Appellee, Manley, brought this suit against appellant upon a health insurance certificate seeking to recover for a total disability for a limited period of time and for subsequent partial disability for a limited period of time.
By special pleas the defendant set up the failure of the appellee to give notice of his claim within 7 days after his disability accrued and within 30 days after his recovery. Appellee excepted specially to appellant's plea of failure to give such notice which exceptions were by the court sustained. The case was tried before a jury, which rendered a verdict as follows:
"We, the jury, find for the plaintiff in this case for
Total disability ......................... $133 1/3 And for partial disability ............... 120
Total ................................. $253 1/3"
Upon the verdict judgment was rendered in favor of appellee for the sum of $153.33 1/3, with 6 per cent. interest thereon from June 1, 1918. The action of the court in sustaining the exception to the answer is first assigned as error. This question is ruled by the previous decisions of this court in Independent Order of Puritans v. Lockhart, 212 S.W. 559, and Insurance Co. v. Bosworth, 156 S.W. 346. Upon the authority of these cases the assignment is overruled.
It is next assigned as fundamental error that the judgment in this case does not conform to the verdict rendered in that the verdict is for the sum of "$253 1/3" and the Judgment rendered by the court is for the sum of $153.33 1/3. The proposition advanced is that the judgment of the court must conform to the verdict of the jury. This contention is well taken. The court should have rendered a judgment for $253.33. The judgment rendered was for a less amount than what it should have been, and we fail to see why the appellant should complain of it. However, the judgment is erroneous in the particular complained of, and, since appellant assigns the error and complains thereof, it is the duty of this court to correct the same and render the proper judgment upon the verdict. See article 1626, R.S.
It is next assigned as fundamental error that the court erred in allowing interest from June 1, 1918, when the verdict of the jury did not find for any interest whatever. This also is a matter which this court may correct.
Upon the two errors assigned as fundamental the judgment of the court below is reversed, and judgment here rendered in favor of the appellee for the sum of $253.33, with interest thereon from the date of the judgment in the court below, to wit, February 28, 1919, at the rate of 6 per cent. per annum.

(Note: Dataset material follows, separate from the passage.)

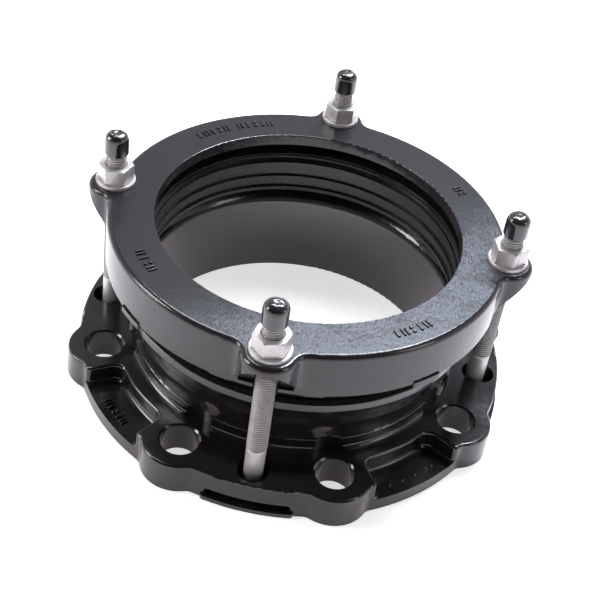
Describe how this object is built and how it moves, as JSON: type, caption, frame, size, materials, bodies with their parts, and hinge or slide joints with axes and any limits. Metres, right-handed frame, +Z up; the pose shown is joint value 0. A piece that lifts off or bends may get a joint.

In view of the fact that the errors indicated were in no wise called to the attention of the court below and are here presented for the first time, it is deemed proper that the costs of this appeal should be taxed against the appellant. Had the matter been brought to the attention of the lower court, no doubt it would have been there corrected. Wetmore v. Woodhouse, 10 Tex. 33.
Reversed and rendered as indicated, and costs of appeal taxed against appellant.
On Rehearing.
Appellant insists that this court is without authority to reverse and render Judgment which would conform to the verdict returned, but must necessarily remand the case for retrial. Under article 1626, R.S., and the decisions, we think it very clear that this court may reverse and render judgment in conformity with the verdict, and need not remand for retrial unless there is some other error presented which necessitates such retrial. Arno, etc., v. Pugh (Com.App.) 212 S.W. 470; Railway Co. v. Harrell, 194 S.W. 971; Gose v. Coryell, 59 Tex. Civ. App. 504, 126 S.W. 1164; Delaune v. Irr. Co., 60 Tex. Civ. App. 452, 128 S.W. 174.
Appellant further insists that the appellate court will not reform a judgment in favor of an appellee who has sued out no cross-appeal nor filed cross-assignments of error. As a general proposition the correctness of this rule is not to be questioned. This court did not reverse and render the judgment which should have been rendered upon the verdict for the purpose of affording proper relief to appellee. It was done because appellant assigned error and complained of the failure of the court to render the judgment which properly should have been rendered.
Having assumed such an attitude, the appellant is in no position to question the action of this court in correcting the error of which it complained and which could be here corrected. But manifestly, in urging that assignment, appellant did not intend that it should operate to its prejudice, but proceeded upon the mistaken view that it would require a remand of the case for retrial. And, since the appellee has filed no cross-assignment in respect to the error, we have concluded that it is best to simply apply the well-settled rule that an appellant may not complain of errors in his favor, and that such errors are not reversible. Smith v. Iessey, 134 S.W. 256, is directly in point. In that case it is said:
"However, appellant construes the findings of the jury as fixing the inventory value of loans at $5,068.89, and their market value at 25 per cent. above this amount. If this be true, the court has erred in its judgment on said item to the amount of $1,267.17 in favor of appellant. Appellee does not complain of this action of the court. Can appellant be heard to do so? We think not. In order for an appellant in any case to require of this court a reversal of a judgment, he must show that an error has been committed which, at least probably, resulted in his injury. If any error was committed by the court in this matter, it not only did not probably result in an injury to him, but assuredly resulted to his benefit."
A similar ruling was made in Capps v. City of Longview, 178 S.W. 730. And it has been several times held that an appellant cannot complain that the evidence entitled the adverse party to a greater recovery. Smith v. Development Co., 195 S.W. 220; Railway Co. v. State, 194 S.W. 462; Lumber Co. v. Stewart, 148 S.W. 1193.
Motion for rehearing is granted in part, and judgment now rendered in appellee's favor for $153.33, with interest thereon from February 28, 1919, at rate of 6 per cent. per annum. All costs taxed against appellant.